Para evitar o pedido exagerado de aditivos, o governo criou o regime diferenciado de contratação. Nele, a concorrência é feita com base em uma estimativa de valor dos gestores públicos. Depois de contratada a empresa, ela é responsável por fazer todos os projetos. No entanto, não pode exigir aditivos.

O modelo tem sido criticado pelos participantes das concorrências, que dizem que os preços definidos pelos órgãos públicos estão defasados. Resultado: as licitações têm fracassado. Foi o caso das obras para construir uma segunda ponte da Amizade, entre o Brasil e o Paraguai.

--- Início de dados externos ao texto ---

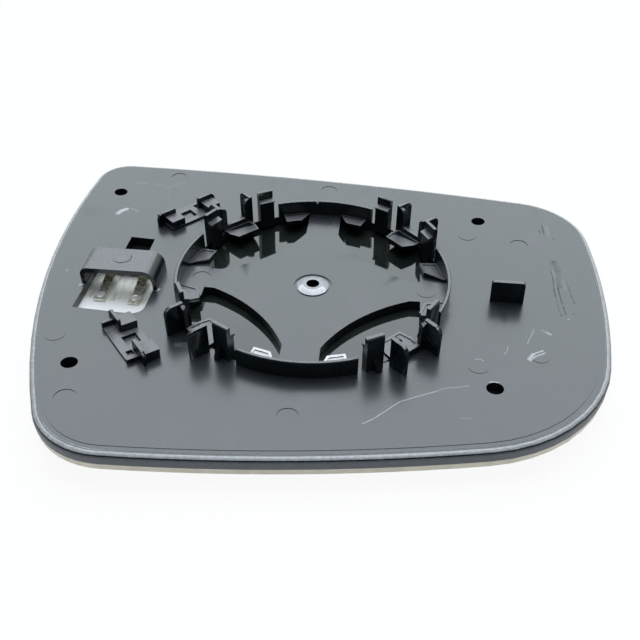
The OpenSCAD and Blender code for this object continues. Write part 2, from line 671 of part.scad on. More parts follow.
module tab() seat(tab_at, deck_h) rotate(-tab_turn) translate([-tab_w / 2, tab_t / 2, -1])
    rotate([90, 0, 0]) linear_extrude(tab_t) difference() {
        square([tab_w, tab_h + 1]);
        translate([tab_w, tab_h + 1]) rotate(90) corner(tab_corner_r);
        translate([0, tab_h + 1]) rotate(180) corner(tab_corner_r);
    }

module centre_boss() translate([0, 0, ring_z]) rotate_extrude() polygon([[centre_hole_d / 2, -plate_t / 2],
    [centre_hole_d / 2, boss_h], [boss_top_r, boss_h], [boss_r, 0], [boss_r, -plate_t / 2]]);

module backing_plate() color("#17191b") {
    difference() {
        plate_blank();
        at_ring() linear_extrude(tall) {
            star_openings();
            window();
            slot();
            holes();
            circle(d = centre_hole_d);
        }
        intersection() {
            ball(deck_h - ejector_depth);
            at_ring() for (m = marks) translate([m[0], m[1], 0]) cylinder(r = ejector_r * m[2], h = tall);
        }
        intersection() {
            ball(deck_h - groove_depth);
            at_ring() difference() {
                cylinder(r = boss_r + groove_w, h = tall);
                translate([0, 0, -1]) cylinder(r = boss_r - 0.5, h = tall + 2);
            }
        }
    }
    at_ring() {
        ring_walls();
        for (k = [0:3]) rotate(45 + 90 * k) bridge_group();
        for (k = [0:3]) rotate(90 * k) for (m = [0, 1]) mirror([0, m, 0]) rotate(arc_shelf_angle)
            arc_shelf();
        centre_boss();
        hood();
    }
    cable_clips();
    tab();
}

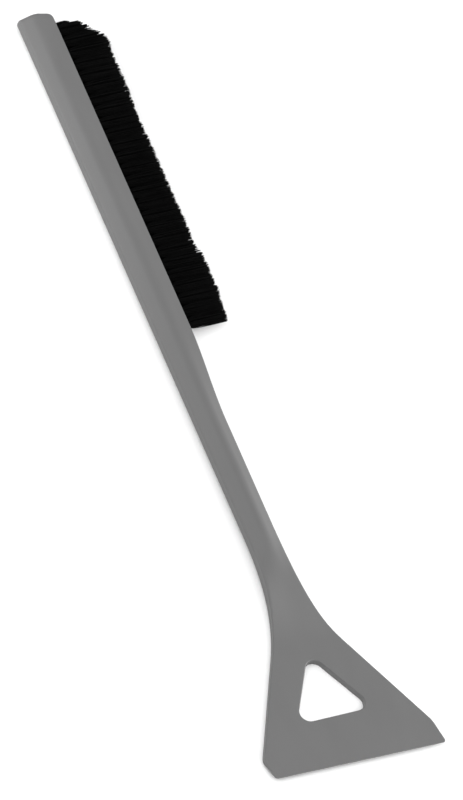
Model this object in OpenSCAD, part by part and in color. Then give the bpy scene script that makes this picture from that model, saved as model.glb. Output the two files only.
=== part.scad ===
// Windshield ice scraper with a snow brush: a one-piece moulding that carries
// two staggered rows of bristle tufts, each held in its hole by a wire anchor.
// It lies flat on Z = 0. +X runs from the brush toe to the cutting edge, and the
// bristles point along +Y. The origin is under the middle of the bounding box.

/* [Overall] */
// Length from the toe of the brush bar to the cutting edge
overall_l = 508; // [480:1:560]

/* [Scraper head] */
// Width of the cutting edge
blade_w = 108; // [98:1:116]
// Thickness of the flat head
plate_t = 4.8; // [4.2:0.1:6]
// Thickness left at the cutting edge
edge_t = 0.8; // [0.6:0.1:1.5]
// Length of the bevel under the cutting edge
bevel_l = 17; // [12:1:20]
// Length of the near-parallel sides behind the cutting edge
side_l = 15; // [12:0.5:18]
// Angle between a flared side and the centre line, in degrees
flare_angle = 26.7; // [25:0.1:28]
// How far the cutting edge is set over towards the bristle side
edge_set_over = 2.4; // [0:0.2:3]
// How far the other end of the cutting edge stands behind its bristle-side end
edge_skew = 1.8; // [0:0.2:3]
// Radius of the corners of the cutting edge
blade_corner_r = 2; // [1:0.5:4]

/* [Hanging hole] */
// Distance from the cutting edge to the hole's base side
hole_base_d = 31.8; // [28:0.2:36]
// Length of each side of the hole, before its corners are rounded
hole_side = 49.4; // [42:0.2:50]
// Radius of the hole's corners
hole_corner_r = 5.9; // [3:0.1:6]
// Distance of the hole from the centre line, towards the bristle side
hole_offset_y = -1; // [-2:0.5:2]

/* [Handle] */
// Width of the handle
handle_w = 18; // [17:0.1:19]
// Height of the handle at its ridge
handle_h = 14.1; // [13.8:0.1:15]
// Height of the handle's side walls, below the sloping facets
wall_h = 9.8; // [9:0.1:10.6]
// Share of each facet's width that the rounded ridge takes up
ridge_share = 0.4; // [0.15:0.05:0.45]
// Distance from the cutting edge to the place where the flare's curve starts
neck_start_d = 77; // [74:1:80]
// Distance from the cutting edge to the place where the neck becomes the handle
neck_end_d = 153; // [146:1:160]

/* [Brush bar] */
// Distance from the cutting edge to the end of the brush bar's land
land_end_d = 289; // [276:1:289]
// Length over which the land runs out into the handle
land_run_l = 62; // [40:1:66]
// Distance from the centre line to the face that carries the tufts
face_y = 11.2; // [10.8:0.1:12]
// Height of the upper edge of that face
face_h = 11.7; // [11.3:0.1:12.2]
// Radius of the toe's corner on the bristle side, in plan
toe_right_r = 5; // [4.5:0.5:5.5]
// Radius of the toe's other corner, in plan
toe_left_r = 0.8; // [0.5:0.1:2]
// Radius that rounds the toe's end down from the top
toe_round_r = 2.5; // [1:0.5:2.5]

/* [Bristles] */
// Tufts in each of the two rows
tufts_per_row = 26; // [10:1:26]
// Distance from the toe to the centre of the first tuft
first_tuft_d = 8.2; // [8:0.1:8.6]
// Distance between neighbouring tufts in a row
tuft_pitch = 8.12; // [7.8:0.01:8.14]
// Height of the lower row
lower_row_z = 3.6; // [3.5:0.1:3.8]
// Height of the upper row
upper_row_z = 8.7; // [8.5:0.1:8.9]
// Diameter of a tuft hole
tuft_hole_d = 4.5; // [4:0.1:4.6]
// Depth of a tuft hole
tuft_hole_depth = 9; // [7:0.5:10]
// Length of bristle outside the face
bristle_l = 26; // [24:0.1:30]
// Diameter of a tuft at its trimmed tip
tuft_tip_d = 6.2; // [4.6:0.1:6.3]
// Length along the bar of the slanting trim at the toe end of the brush
trim_l = 24; // [12:1:26]

/* [Tuft anchors] */
// Thickness of the flat anchor wire
anchor_t = 0.5; // [0.4:0.1:0.6]
// Depth of the flat anchor wire along the hole
anchor_depth = 1.7; // [1.4:0.1:2]
// Length of an anchor across its hole
anchor_l = 5.2; // [5:0.1:5.2]
// Bristle that folds under the anchor at the bottom of the hole
fold_t = 0.9; // [0.7:0.1:1.2]

/* [Hidden] */
toe_x = -overall_l / 2;
edge_x = overall_l / 2;
handle_half_w = handle_w / 2;
tip_y = face_y + bristle_l;
hole_bottom_y = face_y - tuft_hole_depth;
// Where the slanting trim meets the brush's straight edge
trim_x = toe_x + trim_l;
tuft_clearance = 0.05;
through = 1;

// Soft edge between the parallel sides and the flare, and the moulding's small radii
flare_blend = 1;
top_edge_r = 0.8;
handle_edge_r = 2;
under_edge_r = 5.5;
face_under_r = 1.5;
face_top_r = 0.6;
corner_steps = 3;
ridge_steps = 8;

// Colours
grey = [0.48, 0.48, 0.48];
black = [0.05, 0.05, 0.05];
steel = [0.7, 0.7, 0.72];

// 0 to 1 with level ends as x goes from a to b
function ease(x, a, b) =
    let (u = min(1, max(0, (x - a) / (b - a))))
    u * u * (3 - 2 * u);
function mix(a, b, u) = a + (b - a) * u;
// How far a quarter circle of radius r lies inside its corner at distance e
function round_in(e, r) = e >= r ? 0 : r - sqrt(r * r - (r - e) * (r - e));

// Half-width of the moulding at distance d from the cutting edge
flare_slope = tan(flare_angle);
function flared(d) =
    blade_w / 2 - flare_slope * flare_blend * ln(1 + exp((d - side_l) / flare_blend));
neck_rise = flared(neck_start_d) - handle_half_w;
neck_l = neck_end_d - neck_start_d;
neck_power = flare_slope * neck_l / neck_rise;
function necked(d) =
    handle_half_w + neck_rise * pow(max(0, (neck_end_d - d) / neck_l), neck_power);
function half_w(d) = d < neck_start_d ? flared(d) - round_in(d, blade_corner_r) : necked(d);
// 1 at the cutting edge, falling to 0 behind the near-parallel sides
function edge_part(d) = flare_blend * ln(1 + exp((side_l - d) / flare_blend)) / side_l;

// 0 on the flat head and 1 on the handle
function handle_part(d) = ease(d, neck_start_d + 4, neck_end_d + 4);
// 0 on the handle and 1 on the brush bar
function land_part(d) = ease(d, land_end_d - land_run_l, land_end_d);
// Distance from the toe
function from_toe(d) = overall_l - d;

// Points up one side of a section: its rounded lower corner, then its rounded upper corner,
// which turns from the wall to the facet
function wall_points(side, low, high, low_r, high_r, turn) =
    let (centre_z = high - high_r * tan(turn / 2))
    concat(
        [for (i = [0:corner_steps])
            let (a = 90 * i / corner_steps)
            [side - low_r * (1 - sin(a)), low + low_r * (1 - cos(a))]],
        [for (i = [0:corner_steps])
            let (a = turn * i / corner_steps)
            [side - high_r * (1 - cos(a)), centre_z + high_r * sin(a)]]
    );
function mirrored(points) = [for (i = [len(points) - 1:-1:0]) [-points[i][0], points[i][1]]];

// The ridge that rounds off the meeting of the two facets, which slope down from apex
function ridge_points(right, left, apex, wall_right, wall_left) =
    [for (i = [0:ridge_steps])
        let (u = i / ridge_steps, on_right = pow(1 - u, 2), on_left = u * u)
        [ridge_share * (on_right * right - on_left * left),
            apex - ridge_share * (on_right * (apex - wall_right) + on_left * (apex - wall_left))]];

// One cross-section at distance d from the cutting edge, as points [x, y, z]
function section(d) =
    let (
        h_part = handle_part(d),
        l_part = land_part(d),
        drop = round_in(from_toe(d), toe_round_r),
        top = mix(plate_t, handle_h, h_part) - drop,
        under = max(0, 1 - d / bevel_l) * (plate_t - edge_t),
        set_over = edge_set_over * edge_part(d),
        left = half_w(d) - round_in(from_toe(d), toe_left_r) - set_over,
        right = mix(half_w(d), face_y, l_part) - round_in(from_toe(d), toe_right_r) + set_over,
        wall_left = mix(top, wall_h - drop, h_part),
        wall_right = mix(wall_left, face_h - drop, l_part),
        apex = (top - ridge_share / 4 * (wall_left + wall_right)) / (1 - ridge_share / 2),
        plate_r = min(top_edge_r, (top - under) / 3),
        high_left = mix(plate_r, handle_edge_r, h_part),
        high_right = mix(high_left, face_top_r, l_part),
        low_left = min(mix(plate_r, under_edge_r, h_part), 0.6 * (wall_left - under)),
        low_right = mix(low_left, face_under_r, l_part),
        turn_left = 90 - atan2(apex - wall_left, left),
        turn_right = 90 - atan2(apex - wall_right, right),
        skew = edge_skew * edge_part(d) / (left + right),
        outline = concat(
            wall_points(right, under, wall_right, low_right, high_right, turn_right),
            ridge_points(right, left, apex, wall_right, wall_left),
            mirrored(wall_points(left, under, wall_left, low_left, high_left, turn_left))
        )
    )
    [for (p = outline) [edge_x - d - skew * (right - p[0]), p[0], p[1]]];

// Distances of the sections from the cutting edge: close together where the shape turns
function spread(a, b, count) = [for (i = [0:count - 1]) a + (b - a) * i / count];
stations = concat(
    [0, 0.25 * blade_corner_r, blade_corner_r],
    spread(side_l - 9, bevel_l, 4),
    spread(bevel_l, side_l + 10, 4),
    [side_l + 10],
    spread(neck_start_d, neck_end_d + 4, 16),
    [neck_end_d + 4],
    spread(land_end_d - land_run_l, land_end_d, 8),
    [land_end_d],
    [for (u = [1, 0.7, 0.45]) overall_l - toe_right_r * u],
    [for (u = [0.8, 0.5, 0.2, 0.05]) overall_l - toe_round_r * u],
    [overall_l]
);

// The solid between a list of closed sections
module loft(sections) {
    count = len(sections);
    ring = len(sections[0]);
    sides = [for (s = [0:count - 2]) for (i = [0:ring - 1])
        let (j = (i + 1) % ring, a = s * ring, b = (s + 1) * ring)
        each [[a + i, a + j, b + j], [a + i, b + j, b + i]]];
    first_cap = [[for (i = [ring - 1:-1:0]) i]];
    last_cap = [[for (i = [0:ring - 1]) (count - 1) * ring + i]];
    polyhedron([for (s = sections) each s], concat(sides, first_cap, last_cap), 10);
}

// The rounded triangle that goes through the head, apex towards the handle
module hanging_hole() {
    height = hole_side * sin(60);
    base_x = edge_x - hole_base_d;
    corner_x = base_x - hole_corner_r;
    corner_y = hole_side / 2 - hole_corner_r / tan(30);
    apex_x = base_x - height + 2 * hole_corner_r;
    translate([0, hole_offset_y, -through])
        linear_extrude(plate_t + 2 * through)
            hull() {
                translate([corner_x, corner_y]) circle(hole_corner_r, $fn = 32);
                translate([corner_x, -corner_y]) circle(hole_corner_r, $fn = 32);
                translate([apex_x, 0]) circle(hole_corner_r, $fn = 32);
            }
}

// Places its children at the bottom of tuft hole i of a row, looking out along +Y
row_z = [lower_row_z, upper_row_z];
function tuft_x(row, i) = toe_x + first_tuft_d + tuft_pitch * (i + row / 2);
module at_tuft(row, i) {
    translate([tuft_x(row, i), hole_bottom_y, row_z[row]])
        rotate([-90, 0, 0]) children();
}
module at_all_tufts() {
    for (row = [0, 1])
        for (i = [0:tufts_per_row - 1])
            at_tuft(row, i) children();
}

// Flat wire across a tuft hole, grown by a clearance on every side
module anchor(clearance = 0) {
    size = [anchor_t, anchor_l, anchor_depth] + 2 * clearance * [1, 1, 1];
    translate([0, 0, fold_t + anchor_depth / 2]) cube(size, center = true);
}

module body() {
    color(grey)
        difference() {
            loft([for (d = stations) section(d)]);
            hanging_hole();
            at_all_tufts() cylinder(tuft_hole_depth + through, d = tuft_hole_d, $fn = 32);
            at_all_tufts() anchor();
        }
}

// The corner that is trimmed off the toe end of the brush, along a slant of 45 degrees
module trimmed_corner() {
    translate([trim_x, tip_y, -through])
        rotate(45)
            translate([-2 * trim_l, 0, 0]) cube([4 * trim_l, 2 * trim_l, 2 * handle_h]);
}

// One bundle of bristles, folded round its anchor and spreading outside its hole
module bundle() {
    root_d = tuft_hole_d - 2 * tuft_clearance;
    difference() {
        union() {
            translate([0, 0, tuft_clearance])
                cylinder(tuft_hole_depth - tuft_clearance, d = root_d, $fn = 32);
            translate([0, 0, tuft_hole_depth])
                cylinder(bristle_l, d1 = root_d, d2 = tuft_tip_d, $fn = 32);
        }
        anchor(tuft_clearance);
    }
}

module tuft(row, i) {
    color(black)
        if (tuft_x(row, i) - tuft_tip_d / 2 > trim_x)
            at_tuft(row, i) bundle();
        else
            difference() {
                at_tuft(row, i) bundle();
                trimmed_corner();
            }
}

module tuft_anchors() {
    color(steel) at_all_tufts() anchor();
}

// Tufts are numbered from the toe, in each row
row_name = ["lower_tuft_", "upper_tuft_"];
function tuft_name(row, i) = str(row_name[row], i < 9 ? "0" : "", i + 1);

body();
tuft_anchors();
for (row = [0, 1])
    for (i = [0:tufts_per_row - 1])
        tuft(row, i);
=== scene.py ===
"""Looks for a windshield ice scraper with a side snow brush.

The body is a satin grey moulding, rebuilt here as a fine mesh with rounded rims, and each bristle
tuft is rebuilt as a bundle of black strands folded round its wire anchor. Lengths are in
millimetres until a mesh is made. d is the distance back from the cutting edge.
"""
import math
import random

import bpy
from mathutils import Matrix, Vector


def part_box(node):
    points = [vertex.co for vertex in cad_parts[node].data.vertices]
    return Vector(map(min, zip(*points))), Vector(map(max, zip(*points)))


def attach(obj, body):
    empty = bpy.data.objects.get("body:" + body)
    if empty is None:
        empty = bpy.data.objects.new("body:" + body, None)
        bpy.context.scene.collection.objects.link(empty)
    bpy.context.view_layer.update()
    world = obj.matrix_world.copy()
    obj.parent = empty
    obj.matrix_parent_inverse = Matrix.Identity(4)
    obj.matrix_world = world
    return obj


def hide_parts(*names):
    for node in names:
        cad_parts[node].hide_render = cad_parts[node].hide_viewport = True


MM = 0.001

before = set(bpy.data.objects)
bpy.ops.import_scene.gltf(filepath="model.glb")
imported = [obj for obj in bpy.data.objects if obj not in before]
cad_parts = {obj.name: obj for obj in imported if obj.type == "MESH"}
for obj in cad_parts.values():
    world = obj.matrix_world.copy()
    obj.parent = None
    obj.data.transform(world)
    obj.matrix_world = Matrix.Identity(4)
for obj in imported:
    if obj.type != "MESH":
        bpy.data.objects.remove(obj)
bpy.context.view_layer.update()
body_low, body_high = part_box("body")

# ---------------------------------------------------------------- driving dimensions
overall_l = (body_high.x - body_low.x) / MM
edge_x = body_high.x / MM
toe_x = body_low.x / MM

# Scraper head
blade_w = 108
plate_t = 4.8
edge_t = 0.8
bevel_l = 17
side_l = 15
flare_angle = math.radians(26.7)
flare_blend = 1.0
blade_corner_r = 2
edge_set_over = 2.4
edge_skew = 1.8
cutting_edge_r = 0.25

# Hanging hole
hole_base_d = 31.8
hole_side = 49.4
hole_corner_r = 5.9
hole_offset_y = -1
hole_rim_r = 0.7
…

As sete empresas concorrentes apresentaram um valor mínimo de 217 milhões de reais em abril deste ano. O Departamento Nacional de Infraestrutura de Transporte (Dnit) tinha um orçamento de 195 milhões de reais. “A concorrência deve prezar não só pelo preço mais vantajoso mas também pela competência técnica da empresa”, diz Carlos Campos Neto, pesquisador do Instituto de Pesquisa Econômica Aplicada.

O ambiente regulatório incerto no Brasil também faz aumentar o valor das obras. Para construir a usina hidrelétrica de Santo Antônio, no rio Madeira, em Rondônia, o consórcio responsável pela obra estima que gastará 16,4 bilhões de reais, 4,2 bilhões mais que o previsto inicialmente. Desse total, 2,6 bilhões dizem respeito à correção monetária aplicada desde 2007. O restante é resultado de imprevistos de toda natureza, alguns bem prosaicos. Por exemplo: um grupo de 2 000 pescadores processa o consórcio pela diminuição na quantidade de peixes no rio causada pela obra.

Para confirmar se a oferta de peixes realmente caiu, o consórcio teve de contratar uma empresa de consultoria para estimar a evolução do preço do peixe no período e instalar sensores que mostram a frequência da presença de peixes na região. Isso sem falar nos custos para se defender judicialmente, com a contratação de advogados. “Isso não estava em nosso orçamento”, afirma Eduardo Pinto, presidente do consórcio responsável pela obra. “No Brasil, existe um vácuo institucional que aumenta nosso custo.”